Place two fingers on your neck or wrist. Feel the rhythmic thrum of your heart for just ten seconds. This isn't just calming; it's sending a direct signal to your nervous system that you're safe enough to pause. It's your tactical interrupt switch, creating the first inch of space from the autopilot.
A: Allow.
Let the leaves flow.
Now, turn your attention to the thoughts and emotions. Don't analyze or judge them. Imagine placing each one on a leaf and watching it float down a stream. Your only job is to witness the flow without jumping in. This is the active practice of creating internal space without struggle, disentangling your core self from the temporary weather of your mind.
U: Unhook.
Name the story to tame it.
With the space you've created, you can now see the thought as a piece of data, not a directive. Silently label it: "I'm having the thought that..." This simple linguistic shift is how you break the spell of a thought. It moves it from being the narrator of your reality to being an object you can observe. You are naming the weed without becoming it.
S: Seek the Seed.
Consult your inner expert.
Ask the pivotal question: "What is the true seed here?" Shift from what you don't want (the weed of fear) to what you do want to cultivate. This reconnects you to your authentic source code—the core values that make you feel aligned and purposeful, not just reactive.
E: Engage.
Author your response.
Now, take one small, deliberate step that aligns with the seed you've identified.
Ask: "What is one values-congruent micro-action I can take right now?" This action writes a new, more empowering data point for your nervous system, proving you can act from your inner expert's counsel.
Why this sequence works: PAUSE guides you logically through your own biology: it calms the body's alarm (Pulse), makes room for emotion (Allow), detangles you from the story (Unhook), connects you to what matters (Seek the Seed), and builds a new habit of choice (Engage).
Two Supporting Practices to Deepen the Work
The Daily Debrief (The Pattern Spotter): A 5-minute evening reflection.
When did I feel most reactive today?
What was the old story ("the weed") that played?

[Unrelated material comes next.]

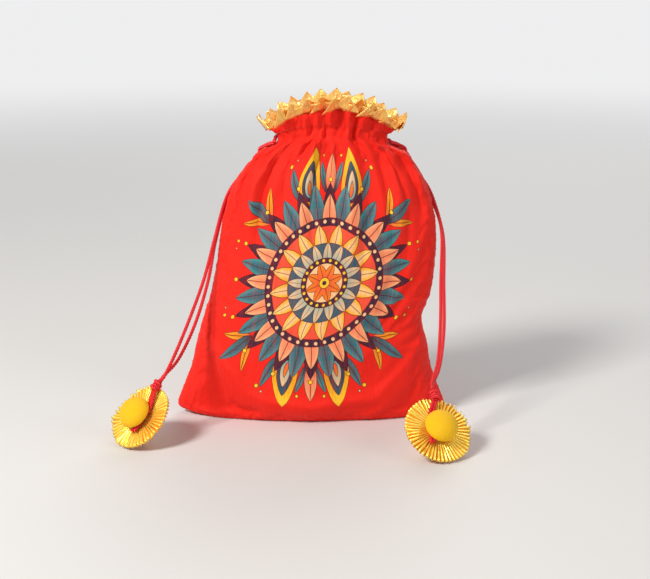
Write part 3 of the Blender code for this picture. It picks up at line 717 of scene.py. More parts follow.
def settled(side):
    """How far each point of a panel moves when its spare cloth buckles, in rows of a coarse grid."""
    levels = even_levels(SETTLE_ROWS + 1)
    rows = [sheet_row(t, SETTLE_COLUMNS, side=side, small=True) for t, _ in levels]
    sheet = add_piece("settling_cloth", grid_mesh("settling_cloth", rows, turned_over=side == BACK))
    held = sheet.vertex_groups.new(name="held")
    count = SETTLE_COLUMNS + 1
    for r, (t, _) in enumerate(levels):
        for c in range(count):
            from_side = min(c, SETTLE_COLUMNS - c) / SETTLE_COLUMNS * CLOTH_FLAT[0]
            free = min(between(SETTLE_FREE_ASIDE, from_side), between(SETTLE_FREE_UP, t))
            held.add([r * count + c], 1 - free, "REPLACE")
    cloth = sheet.modifiers.new("Cloth", "CLOTH")
    for setting, value in SETTLE_CLOTH.items():
        setattr(cloth.settings, setting, value)
    cloth.settings.effector_weights.gravity = SETTLE_GRAVITY
    cloth.collision_settings.use_collision = False
    cloth.point_cache.frame_start, cloth.point_cache.frame_end = 1, SETTLE_FRAMES
    for frame_number in range(1, SETTLE_FRAMES + 1):
        scene.frame_set(frame_number)
    after = plain(sheet).data.vertices
    moves = [[capped(after[r * count + c].co - p) for c, p in enumerate(row)] for r, row in enumerate(rows)]
    bpy.data.objects.remove(sheet)
    scene.frame_set(1)
    return moves


def move_at(moves, row_share, column_share):
    """The coarse grid's move at a share of its rows and of its columns, smoothly between its points."""
    y, x = row_share * (len(moves) - 1), column_share * (len(moves[0]) - 1)
    r, c = min(int(y), len(moves) - 2), min(int(x), len(moves[0]) - 2)
    y, x = y - r, x - c
    low = moves[r][c].lerp(moves[r][c + 1], x)
    high = moves[r + 1][c].lerp(moves[r + 1][c + 1], x)
    return low.lerp(high, y)


lining = make_lining()
printed_cloth = make_red_cloth("printed_red_cloth", True)
plain_cloth = make_red_cloth("plain_red_cloth", False)
panel_levels = even_levels(PANEL_ROWS + 1)


def make_panel(name, node, side, finish):
    rows = [sheet_row(t, PANEL_COLUMNS, side=side, small=True) for t, _ in panel_levels]
    moves = settled(side)
    rows = [[p + move_at(moves, r / PANEL_ROWS, c / PANEL_COLUMNS) for c, p in enumerate(row)]
            for r, row in enumerate(rows)]
    flat = [((c / PANEL_COLUMNS - 0.5) * CLOTH_FLAT[0], up)
            for _, up in panel_levels for c in range(PANEL_COLUMNS + 1)]
    panel = add_piece(name, grid_mesh(name, rows, flat, turned_over=side == BACK), finish, lining)
    thicken(panel, CLOTH_THICKNESS, inside=1)
    for vertex in panel.data.vertices:
        vertex.co.y = side * max(side * vertex.co.y, SEAM_GAP / 2)
        vertex.co.z = max(vertex.co.z, 0.0)
    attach(panel, "root")
    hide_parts(node)
    return panel


front_panel = make_panel("front_cloth", "front_panel", FRONT, printed_cloth)
back_panel = make_panel("back_cloth", "back_panel", BACK, plain_cloth)

# The side seams: the panels' edges are turned in and sewn together, so a narrow double strip of cloth stands
# inwards all along each side. It leaves the channel open, where the drawstrings come out.
ALLOWANCE_WIDTH = 0.0055
ALLOWANCE_WAVE = 0.0006
ALLOWANCE_INSET = 0.0005
ALLOWANCE_TURN = 0.0012
ALLOWANCE_HALF_THICKNESS = 0.0009
ALLOWANCE_STEPS = 220
LEFT, RIGHT = -1, 1


def make_side_seam(name, side, first, last):
    """The strip on one side, from one level up to another."""
    steps = max(6, round((last - first) * ALLOWANCE_STEPS / MOUTH))
    rings = []
    for i in range(steps + 1):
        t = first + (last - first) * i / steps
        level = level_at(t)
        line = oval(level)
        half_width = max(0.0001, seam_gap(t, line) - 0.0001)
        edge = Vector((level.left if side == LEFT else level.right, 0, level.side_z))
        inner = edge.x - side * (ALLOWANCE_WIDTH + ALLOWANCE_WAVE * ripple(t * 3, 0, side))
        outer = edge.x - side * ALLOWANCE_INSET
        turn = outer - side * ALLOWANCE_TURN
        half_ring = [(inner, ALLOWANCE_HALF_THICKNESS), (turn, half_width), (outer, half_width * 0.5)]
        ring = [(x, -y) for x, y in half_ring] + half_ring[::-1]
        rings.append([Vector((x, y, edge.z)) for x, y in ring])
    count = len(rings[0])
    faces = grid_faces(steps + 1, count, ring=True)
    faces += [tuple(reversed(range(count))), tuple(range(steps * count, (steps + 1) * count))]
    mesh = bpy.data.meshes.new(name)
    mesh.from_pydata([p for ring in rings for p in ring], [], flipped(faces) if side == LEFT else faces)
    seam = add_piece(name, mesh, lining)
    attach(seam, "root")
    return seam


side_seams = [make_side_seam(f"{word}_{part}_seam", side, first, last)
              for word, side in (("left", LEFT), ("right", RIGHT))
              for part, first, last in (("side", 1.0, CHANNEL_BOTTOM - 0.45),
                                        ("ruffle", CHANNEL_TOP + 0.3, MOUTH - 0.05))]

# The drawstring channel: a narrow tape inside each panel, sewn down along both its edges, so that two rows
# of red machine stitches show round the neck. The cords run behind it.
TAPE_THICKNESS = 0.0005
TAPE_COLUMNS = 90
TAPE_OVER_CORDS = CLOTH_THICKNESS + 2.6 * SEAM_GAP + CORD_DIAMETER
TAPE_SEAT = CLOTH_THICKNESS + SEAM_GAP
TAPE_PROFILE = ((14.3, TAPE_SEAT), (14.7, (TAPE_SEAT + TAPE_OVER_CORDS) / 2), (15.2, TAPE_OVER_CORDS),
                (16.0, TAPE_OVER_CORDS), (16.8, TAPE_OVER_CORDS),
                (17.2, (TAPE_SEAT + TAPE_OVER_CORDS) / 2), (17.6, TAPE_SEAT))
STITCH_LENGTH = 0.0019
STITCH_PITCH = 0.0027
THREAD_RADIUS = 0.00022
THREAD_RED = (0.70, 0.030, 0.022, 1)
THREAD_DEEP_RED = (0.50, 0.012, 0.012, 1)
TAPE_LOOSE = 0.0016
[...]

If my inner expert were narrating, what would it have said? This builds your self-literacy, turning daily stumbles into curated data about your own conditioning.
The Council of Selves (The Inner Expert Meeting): For big decisions, consciously consult different aspects of yourself. This practice helps integrate your wisdom instead of being torn by internal conflict.
The Protector (Past): "What does the part of me that wants safety say?"
The Dreamer (Future): "What does the part of me that knows no limits want?"
The Inner Expert (Present): "Knowing this, what is the wisest, most aligned step from my center now?"
Weaving Practice into Identity
These practices are repetitions in the gym of your consciousness. Each PAUSE strengthens your choice muscle. Each Debrief improves your self-literacy. Each Council meeting integrates your wisdom.
The goal is to slowly transform your identity from "someone hijacked by thoughts" to "a leader who authors their response." This is how you build a life and career that emanates not from the noisy autopilot, but from the quiet, steady authority of your inner expert.
This is the disciplined path to dwelling in the space. In Part 3, we will focus this hard-won awareness on its ultimate purpose: consciously forging the three pillars of your Leadership Identity. We will explore how to wield this space to influence authentically, own your impact with clarity, and make your values your unwavering default under pressure.